Empowering Your Future With Competitive Salary Analysis

Effective compensation analysis creates a foundation for fair, competitive pay practices. When HR professionals have access to good data and tools, they can make informed decisions that benefit both employees and the organization.

The process doesn’t have to be overwhelming. Start with basic internal data collection, add external market research, and gradually build more sophisticated analysis capabilities. Many organizations find that investing in compensation management software pays for itself through improved efficiency and better decision-making.

CompLogix streamlines compensation planning with configurable rules, approvals, budgeting, reporting, and HRIS integrations. Teams generate total rewards statements and manage merit, bonus, and equity programs in one place.
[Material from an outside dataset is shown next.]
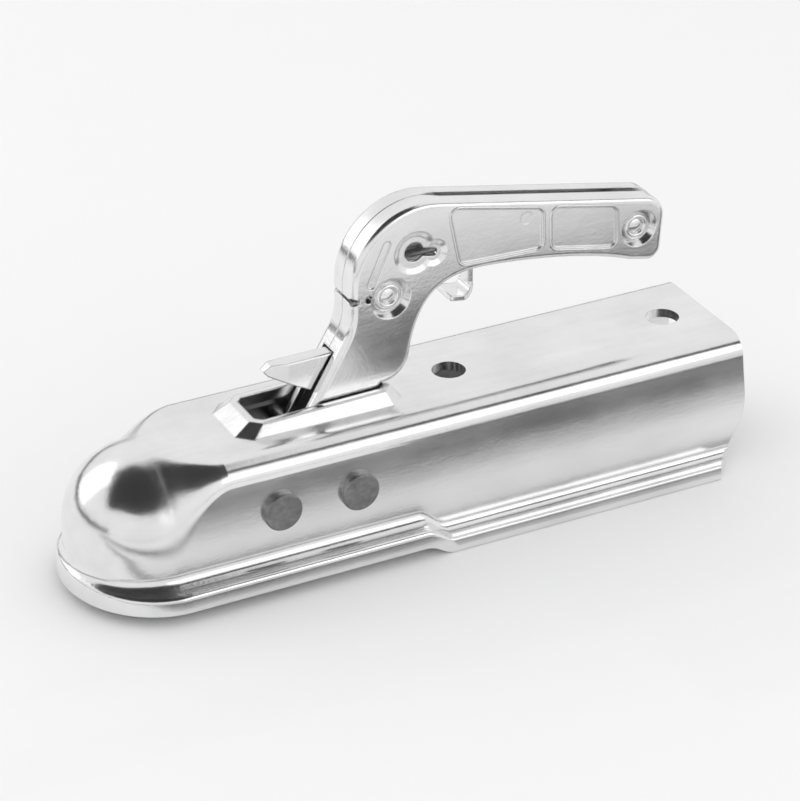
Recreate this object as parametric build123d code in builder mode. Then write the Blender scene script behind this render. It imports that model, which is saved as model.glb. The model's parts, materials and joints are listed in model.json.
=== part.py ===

Companies interested in exploring these capabilities can request a demo to see how automated compensation analysis works in practice.

Frequently Asked Questions

What does a compensation analyst do in their daily work?

A compensation analyst researches salary information, analyzes pay data, and recommends compensation structures to ensure employees receive fair and competitive pay. They spend time reviewing market surveys, calculating pay ratios, and preparing reports for HR leadership and executives.

How often do most companies conduct comprehensive compensation market analysis?

Most organizations perform complete compensation analysis annually, typically in preparation for budget planning or merit increase cycles. Companies in fast-changing industries or with high turnover rates often conduct quarterly reviews for critical positions to stay competitive.

What specific information belongs in a compensation analysis report for executives?

A comprehensive compensation analysis report includes market benchmark comparisons showing how company pay compares to competitors, internal pay equity findings highlighting any disparities, budget impact projections for recommended changes, and specific salary adjustment recommendations with supporting data and methodology explanations.